Step 1: Accuracy: “TP + TN TP + TN + FP + FN”; Step 2: Precision = “TPTP + FP [2]”; Step 3: Recall = “TP TP + FN [3]”; Step 4: F1 Score = 2. “Precision. Recall Precision + Recall”.

The EHR management portal for hospital operations is a product of the Django framework. The portal thus created allows doctors and patients to manage electronic health records (EHRs) conveniently. Along with this, it also integrates user-friendly authentication and access control mechanisms. To ensure security, user accounts are created through blockchain technology in a secure manner, and EHRs are stored via smart contracts on Ethereum to guarantee that they are tamper-proof and transparent.

This research compares the machine learning computational process for the accurate detection of heart attacks. “RF” was able to outperform other algorithms, evaluated using the following components: “1. accuracy, 2. precision, 3. recall, and 4. F1 score”. In fact, it scored 1 in all metrics, which means that it was able to correctly identify true positives while at the same time producing a minimal number of false positives and negatives. SVM was able to display a strong performance like that of Random Forest but with slightly lower values for precision and recall. The performance of Naive Bayes was the worst of the three, leading to the lowest scores for predicting heart disease risk factors accurately.

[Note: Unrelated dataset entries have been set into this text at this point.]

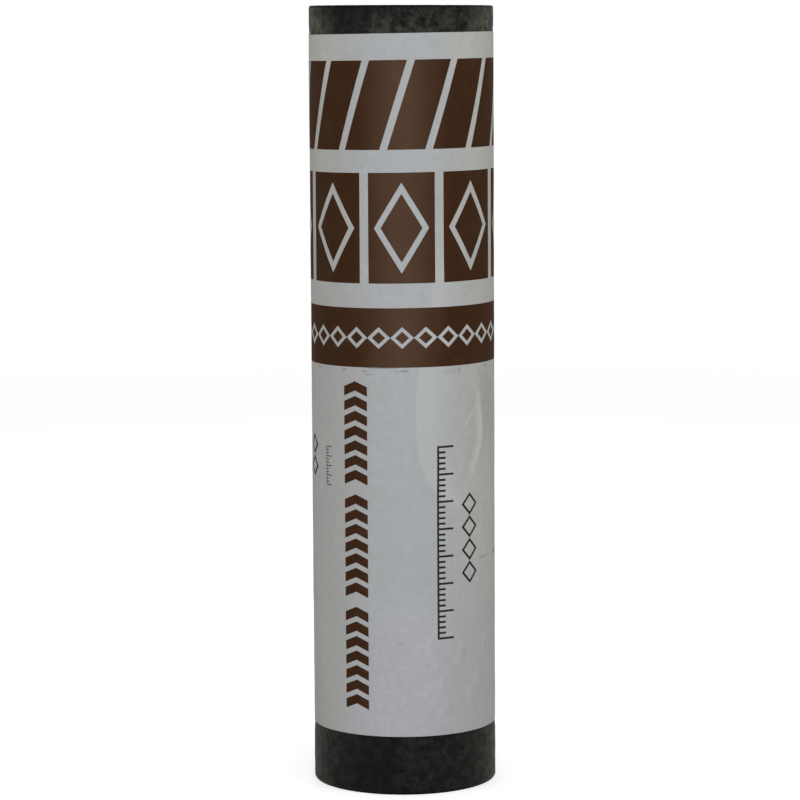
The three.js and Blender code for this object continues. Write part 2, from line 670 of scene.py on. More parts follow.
DIRT_AND_SHADE = srgb(96, 98, 101)
# Broad painted light and shade: painted highlights over the lower middle of the front and at the upper
# corners, painted shade on the flanks and a little right of the middle.
PAINTED_LIGHT_AND_SHADE = (
    Patch(mm(0, 30), mm(88, 150), srgb(179, 180, 187), 0.95),
    Patch(mm(92, 40), mm(68, 190), srgb(169, 170, 175), 0.85),
    Patch(mm(-82, 320), mm(52, 400), srgb(169, 170, 170), 0.85),
    Patch(mm(62, 470), mm(30, 420), srgb(172, 174, 177), 0.3),
    Patch(mm(-132, 0), mm(60, 120), srgb(169, 169, 166), 0.8),
    Patch(mm(108, 813), mm(60, 220), srgb(184, 185, 180), 0.9),
    Patch(mm(-122, 813), mm(58, 75), srgb(184, 185, 179), 0.9),
)
# Dark marks: painted shadows in the creases and wrinkles low on the front, and short dark marks just below
# the brown band.
SHADOWS_AND_SMUDGES = tuple(
    Patch(mm(x, y), mm(wide, high), DIRT_AND_SHADE, share, ragged)
    for x, y, wide, high, share, ragged in (
        (114, 203, 17, 2.6, 0.34, 2.0),
        (147, 204, 15, 4.0, 0.45, 3.0),
        (-2, 109, 9, 3.5, 0.15, 2.0),
        (77, 93, 3.5, 12, 0.1, 1.5),
        (79, 127, 3, 10, 0.09, 1.5),
        (57, 28, 3.5, 11, 0.1, 1.5),
        (97, 26, 4, 11, 0.09, 1.5),
        (35, 30, 3, 9, 0.07, 1.5),
        (66, 56, 3, 9, 0.08, 1.5),
        (-72, 427.8, 4.5, 1.8, 0.5, 1.5),
        (-45, 427.0, 7, 1.6, 0.4, 1.5),
        (-40, 423.4, 6, 1.5, 0.3, 1.5),
        (-24, 431.0, 27, 1.3, 0.5, 1.0),
        (3, 427.6, 6, 1.8, 0.45, 1.5),
        (-7, 427.0, 8, 1.4, 0.25, 1.5),
        (57, 425.0, 11, 5.0, 0.12, 1.0),
        (70, 425.4, 3.4, 4.8, 0.34, 1.5),
        (-122, 427.8, 9, 2.0, 0.28, 2.0),
        (116, 427.5, 9, 2.4, 0.22, 2.0),
    )
)


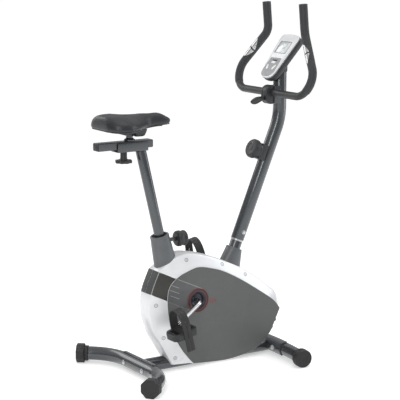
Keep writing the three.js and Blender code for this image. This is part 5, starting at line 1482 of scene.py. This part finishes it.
# %% Mast and its bolt
MAST_X = 356
MAST_TOP = 1086
MAST_FOOT = 455
mast_bend = mm(MAST_X, 0, 481 + 178 / tan(MAST_LEAN))
mast_path = bend_path([mast_at(MAST_FOOT), mast_bend, mm(MAST_X, 0, MAST_TOP)], [220], 2)
dress(tube("mast_skin", mast_path, 25.0, 1.0, 64), "frame", "frame_paint", gunmetal, "mast")
seam_ring = lathe("mast_joint_ring", [(22.6, -6), (23.4, -5.4), (23.4, -1.2), (24.8, -0.4), (24.8, 0.6)],
                  turned_to(mast_at(MAST_FOOT), mast_up), 0.3, 64)
dress(seam_ring, "frame", "chrome", zinc)
mast_bolts = []
for side in (-1, 1):
    seat = turned_to(mast_at(484), mm(0, side, 0))
    mast_bolts.append(lathe("washer", [(3, 24.2), (8.2, 24.2), (8.2, 25.8), (3, 25.8)], seat, 0.3, 32))
    hexagon = [Vector((6.4 * cos(pi / 3 * k), 6.4 * sin(pi / 3 * k))) for k in range(6)]
    mast_bolts.append(slab("bolt_head", soften(hexagon, 0.5, closed=True, steps=2), 4.6,
                           seat @ moved(0, 0, 25.4), 0.8))
dress(joined("mast_clamp_bolt", *mast_bolts), "frame", "zinc", zinc)
print("mast:", round(path_length(mast_path)), "mm of tube")

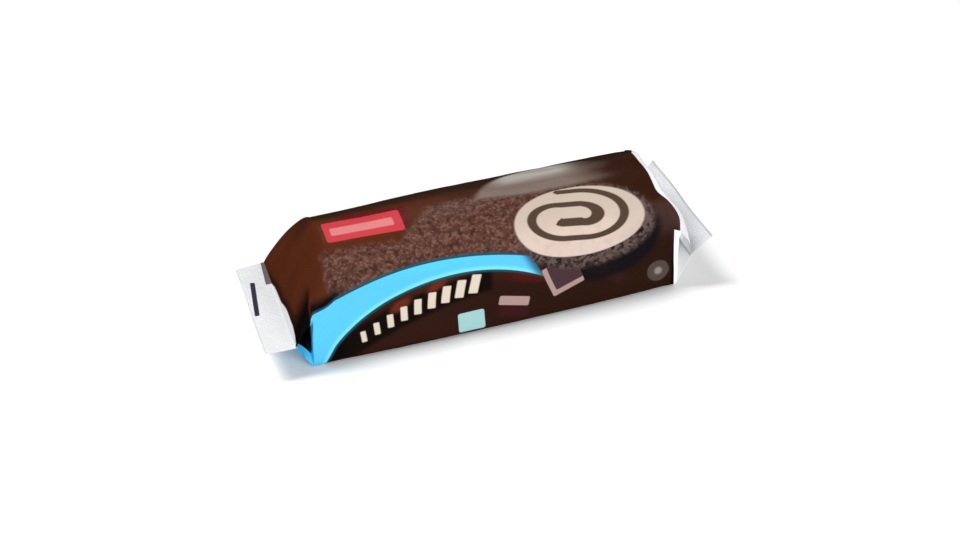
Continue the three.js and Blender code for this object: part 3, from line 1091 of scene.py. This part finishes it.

Numerical features are standardized with “z-score” to ensure equal contribution for the training model, and categorical variables are encoded with one-hot encoding. The dataset was divided into “80%” training and “20%” testing subsets.

4. Conclusions

This project considers the fusion of Attribute-Based Encryption with blockchain as a means to solve the security problems due to centralized healthcare systems. The CP-ABE algorithm is responsible for granting access to the data through the blockchain that is inherently immutable, and hence the integrity of the data is maintained. Consequently, authorized users will have real-time access to EHRs, which will pave the way for new forms of medical care. Medical data analysis is further advanced with ML models, making possible the accurate identification of heart attacks; consequently, healthcare professionals can make the right decision on giving the right treatment to the patient.

The test outcomes demonstrate the accomplished data security and integrity goals of the project. Security evaluations ensure that the model was composed of the required tools to protect sensitive health information without compromising the data protection standards and user accessibility. Random Forest is commonly better than other ML computational techniques in terms of “1. Accuracy, 2. Precision, 3. Recall, 4. F1score”. RF was near perfection in terms of accuracy, at about 100%, while SVM (80%) and Naïve Bayes (75%) were far behind.

The Random Forest model illustrates perfect “accuracy, precision, recall, and F1 score”; these results provide potential overfitting for the training data. To ensure model generalizability, further work could include performing external validation using the independent datasets and Long Beach datasets.

“k-fold cross-validation” and “regularization techniques” were applied to prevent model bias and to ensure robustness. Heterogeneous datasets will be evaluated with different demographic and clinical sources to provide credibility and illustrate the model’s reliability in real-world healthcare.

5. Future Scope

Next-generation EHRs will be powered by AI and IoT integration, which will significantly improve the predictive capabilities of analytics, thereby making medical treatments more personalized. The security of blockchains will become more sophisticated with the implementation of features such as dynamic attribute management and decentralized key distribution, thus making the data even more secure. The mentioned technological advances in healthcare management are poised to bring about a radical change in the way healthcare is managed securely and efficiently in present days.